* Collected material
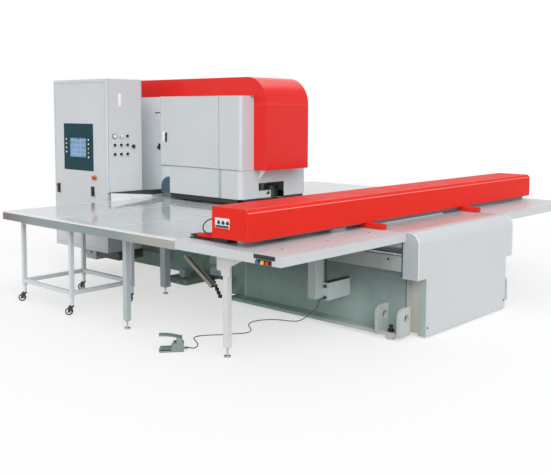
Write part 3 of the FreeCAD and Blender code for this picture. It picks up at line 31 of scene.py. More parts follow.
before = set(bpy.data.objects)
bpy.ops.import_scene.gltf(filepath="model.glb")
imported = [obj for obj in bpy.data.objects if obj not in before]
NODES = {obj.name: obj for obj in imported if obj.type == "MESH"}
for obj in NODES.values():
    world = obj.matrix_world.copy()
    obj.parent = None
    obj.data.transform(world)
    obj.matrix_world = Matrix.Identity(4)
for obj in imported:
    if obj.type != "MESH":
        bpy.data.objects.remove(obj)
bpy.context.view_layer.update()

LEFT, FRONT, UP = (-1, 0, 0), (0, -1, 0), (0, 0, 1)

# ---- where the materials change ----
# tables
TABLE_TOP = 0.95
TABLE_HALF = 2.52
TABLE_BACK = 1.34
TURRET_Y = 0.46
SLOT_EDGE = 0.876          # inner edge of the side tables
SEAMS = (-0.44, 0.47)      # joints across the side tables
CROSS_SEAM = 1.41          # joint along them, behind the rear seam
BORDER = 0.045             # pale border along their outer edge
JOINT_W = 0.016
TURRET_SHADE_HALF = 0.532           # painted shade on the centre table, below the turret
TURRET_SHADE_Y = (0.385, 0.575)     # its middle and half length
DULL_Y = (-1.75, -2.15)    # the plates turn dull between these lines

# base
BASE_FADE = (-0.7, -2.4)   # from the rear colours to the front ones
UNDER_TABLE_SHADE_Z = (0.20, 0.50)      # painted shade under the tables darkens the walls from the first height to the second
STAINED_FROM = -0.552      # darker colours with oil stains behind this line
STAINS_Y = (0.0, 0.6, 0.4)  # middle, half length and fade of its stains
WALL_SEAM = (-0.575, 0.006, 0.004)
SEAM_OUT = 0.838
LEDGE_OUT = 0.8405
LEDGE_LOW = 0.598
LEDGE_BACK = -0.6
FLANGE_OUT = 0.8415
FLANGE_TOP = (0.066, 0.067)
SOLE_FROM = (-1.6, 0.6)    # the flange pales in front of this line, over this length: beige-grey paint and a painted highlight on its top
LUG_Y = (-2.475, 0.135)    # middle and half length
LUG_Z = (0.18, 0.1135)
STEP_FRONT = -2.5590
STEP_OUT = (0.795, 0.0465)
JACK_X = 0.945
JACK_Y = -2.475
JACK_REACH = 0.06
JACK_LOW = 0.0655

# covers, clamps and legs
CREASE_HIGHLIGHT = (2.08, 0.003, 0.003)   # painted highlight where the nose's front turns into its round
JAW_TIP = (-1.500, 1.0)    # the clamps' jaws are dark beyond this line and below this height
CHEEK_FRONT = 0.9805
COVER_SIDE = 0.8885
COVER_RIM_HIGHLIGHT = (0.883, 0.006, 0.003)
LOW_COVER = (0.750, 0.0015, 0.001)
LOW_COVER_TOP = 0.5385
LOW_FOLD = (-2.160, 1.222)      # y and z of the folds of the crossrail cover's chamfer
HIGH_FOLD = (-2.132, 1.2485)
DUCT_FRONT = -1.8825
BACK_LEGS_FROM = -1.2
CHUTE_X = -1.0
CHUTE_FLOOR = 0.0245


# ---- node trees ----
def feed(tree, node, inputs):
    """Sets a node's inputs to values or links them to outputs."""
    for key, value in inputs.items():
        if isinstance(value, bpy.types.NodeSocket):
            tree.links.new(value, node.inputs[key])
        else:
            node.inputs[key].default_value = value


def add(tree, kind, inputs=None, **settings):
    """A shader node with its settings and inputs."""
    made = tree.nodes.new("ShaderNode" + kind)
    for key, value in settings.items():
        setattr(made, key, value)
    feed(tree, made, inputs or {})
    return made


def linked(name, data):
    made = bpy.data.objects.new(name, data)
    bpy.context.scene.collection.objects.link(made)
    return made


def new_material(name):
    material = bpy.data.materials.new(name)
    material.use_nodes = True
    return material, material.node_tree


def rgba(colour):
    return (*colour, 1.0)


def shade(colour, factor):
    return tuple(min(1.0, channel * factor) for channel in colour)


def place(tree, stretch=(1, 1, 1)):
    """Coordinates in the row frame, stretched for a pattern with a direction."""
    source = add(tree, "TexCoord")
    return add(tree, "Mapping", {"Vector": source.outputs["Object"], "Scale": stretch}).outputs[0]


def noise(tree, scale, detail=3.0, stretch=(1, 1, 1), rough=0.5):
    made = add(tree, "TexNoise",
               {"Vector": place(tree, stretch), "Scale": scale, "Detail": detail, "Roughness": rough})
    return made.outputs["Fac"]


def spread(tree, value, low, high, start=0.3, end=0.7):
    """Maps a pattern's usual range to a pair of values."""
    made = add(tree, "MapRange",
               {"Value": value, "From Min": start, "From Max": end, "To Min": low, "To Max": high})
    return made.outputs["Result"]


def blend(tree, factor, first, second, mode="MIX"):
    inputs = {0: factor, 6: first, 7: second}
    return add(tree, "Mix", inputs, data_type="RGBA", blend_type=mode).outputs[2]


def maths(tree, operation, first, second=0.5):
    return add(tree, "Math", {0: first, 1: second}, operation=operation).outputs[0]


def parts_of(tree):
    """The x, y and z sockets of a point on the machine."""
    spot = add(tree, "TexCoord").outputs["Object"]
    return add(tree, "SeparateXYZ", {0: spot}).outputs


def side_of(tree):
    """How far a point is from the machine's centre plane, and its y and z."""
    x, y, z = parts_of(tree)
    return maths(tree, "ABSOLUTE", x), y, z


def above(tree, value, start, soft=0.002):
    """0 below a limit and 1 above it."""
    return spread(tree, value, 0.0, 1.0, start, start + soft)


def below(tree, value, start, soft=0.002):
    """1 below a limit and 0 above it."""
    return above(tree, maths(tree, "MULTIPLY", value, -1), -start, soft)


def near(tree, value, middle, half, soft=0.002):
    """1 in a band about a coordinate and 0 outside it."""
    away = maths(tree, "ABSOLUTE", maths(tree, "SUBTRACT", value, middle))
    return spread(tree, away, 1.0, 0.0, half, half + soft)


def both(tree, *masks):
    """The product of masks and of plain strengths."""
    return reduce(lambda found, mask: maths(tree, "MULTIPLY", found, mask), masks)


def any_of(tree, *masks):
    return reduce(lambda found, mask: maths(tree, "MAXIMUM", found, mask), masks)


def tint(tree, tone, colour, *masks):
    """Colours a tone where all its masks are 1."""
    return blend(tree, both(tree, *masks), tone, rgba(colour))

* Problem
Everything from the line containing "imported = [obj" down to the line containing "JACK_LOW = 0.0655" should be repeated exactly, with both end lines kept and no other lines added.

* Exercise result
imported = [obj for obj in bpy.data.objects if obj not in before]
NODES = {obj.name: obj for obj in imported if obj.type == "MESH"}
for obj in NODES.values():
    world = obj.matrix_world.copy()
    obj.parent = None
    obj.data.transform(world)
    obj.matrix_world = Matrix.Identity(4)
for obj in imported:
    if obj.type != "MESH":
        bpy.data.objects.remove(obj)
bpy.context.view_layer.update()

LEFT, FRONT, UP = (-1, 0, 0), (0, -1, 0), (0, 0, 1)

# ---- where the materials change ----
# tables
TABLE_TOP = 0.95
TABLE_HALF = 2.52
TABLE_BACK = 1.34
TURRET_Y = 0.46
SLOT_EDGE = 0.876          # inner edge of the side tables
SEAMS = (-0.44, 0.47)      # joints across the side tables
CROSS_SEAM = 1.41          # joint along them, behind the rear seam
BORDER = 0.045             # pale border along their outer edge
JOINT_W = 0.016
TURRET_SHADE_HALF = 0.532           # painted shade on the centre table, below the turret
TURRET_SHADE_Y = (0.385, 0.575)     # its middle and half length
DULL_Y = (-1.75, -2.15)    # the plates turn dull between these lines

# base
BASE_FADE = (-0.7, -2.4)   # from the rear colours to the front ones
UNDER_TABLE_SHADE_Z = (0.20, 0.50)      # painted shade under the tables darkens the walls from the first height to the second
STAINED_FROM = -0.552      # darker colours with oil stains behind this line
STAINS_Y = (0.0, 0.6, 0.4)  # middle, half length and fade of its stains
WALL_SEAM = (-0.575, 0.006, 0.004)
SEAM_OUT = 0.838
LEDGE_OUT = 0.8405
LEDGE_LOW = 0.598
LEDGE_BACK = -0.6
FLANGE_OUT = 0.8415
FLANGE_TOP = (0.066, 0.067)
SOLE_FROM = (-1.6, 0.6)    # the flange pales in front of this line, over this length: beige-grey paint and a painted highlight on its top
LUG_Y = (-2.475, 0.135)    # middle and half length
LUG_Z = (0.18, 0.1135)
STEP_FRONT = -2.5590
STEP_OUT = (0.795, 0.0465)
JACK_X = 0.945
JACK_Y = -2.475
JACK_REACH = 0.06
JACK_LOW = 0.0655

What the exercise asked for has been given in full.